>> Start Extracted information

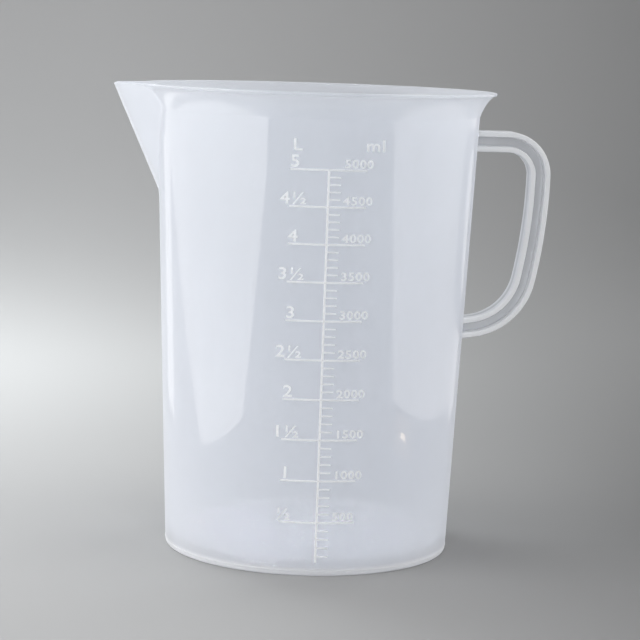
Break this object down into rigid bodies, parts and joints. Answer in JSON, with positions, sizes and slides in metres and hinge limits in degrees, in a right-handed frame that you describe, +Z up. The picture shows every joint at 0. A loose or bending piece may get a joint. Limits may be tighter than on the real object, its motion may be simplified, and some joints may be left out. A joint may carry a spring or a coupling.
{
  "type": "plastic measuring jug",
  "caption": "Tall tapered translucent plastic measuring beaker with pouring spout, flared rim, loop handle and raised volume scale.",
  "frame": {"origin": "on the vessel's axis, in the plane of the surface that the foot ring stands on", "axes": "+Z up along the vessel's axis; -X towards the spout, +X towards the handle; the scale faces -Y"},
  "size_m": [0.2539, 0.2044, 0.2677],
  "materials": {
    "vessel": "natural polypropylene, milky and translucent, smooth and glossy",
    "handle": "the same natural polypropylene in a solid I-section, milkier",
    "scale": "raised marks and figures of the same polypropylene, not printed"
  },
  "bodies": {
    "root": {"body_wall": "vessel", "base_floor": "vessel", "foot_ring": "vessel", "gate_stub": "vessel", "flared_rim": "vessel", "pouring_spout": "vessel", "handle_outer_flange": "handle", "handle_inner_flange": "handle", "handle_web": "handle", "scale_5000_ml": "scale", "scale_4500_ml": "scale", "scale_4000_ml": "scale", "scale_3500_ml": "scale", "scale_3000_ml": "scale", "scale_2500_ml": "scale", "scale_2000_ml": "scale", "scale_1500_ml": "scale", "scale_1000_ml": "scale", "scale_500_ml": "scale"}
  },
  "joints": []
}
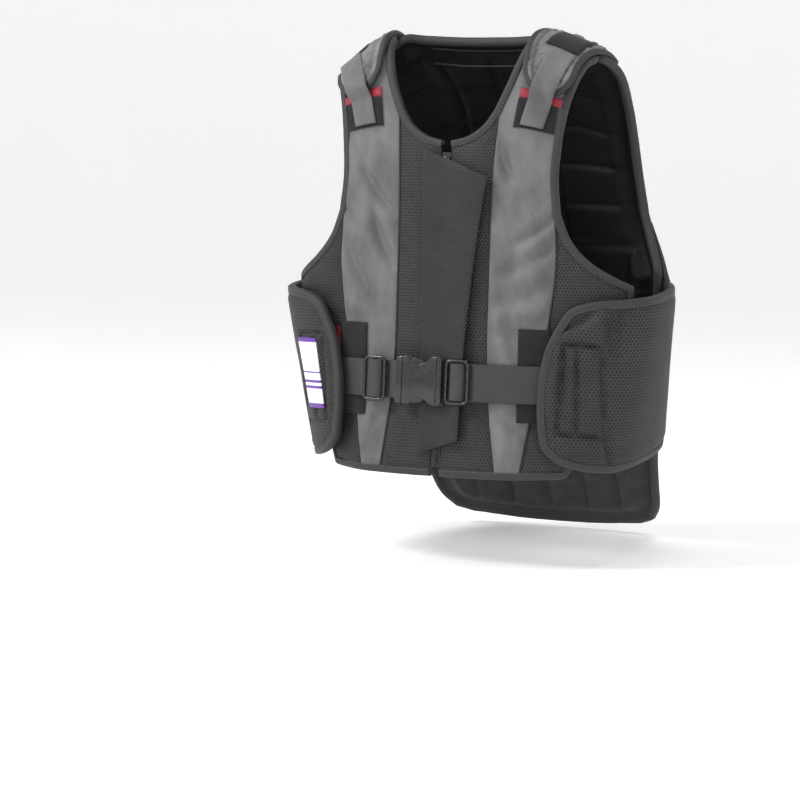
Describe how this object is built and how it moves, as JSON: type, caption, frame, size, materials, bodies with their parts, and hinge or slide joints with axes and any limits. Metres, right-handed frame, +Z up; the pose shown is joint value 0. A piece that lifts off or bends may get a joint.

>> End Extracted information

The request: Tally up the lines holding the word "parts" in the data above, and answer with that figure only.

Output of the exercise: 2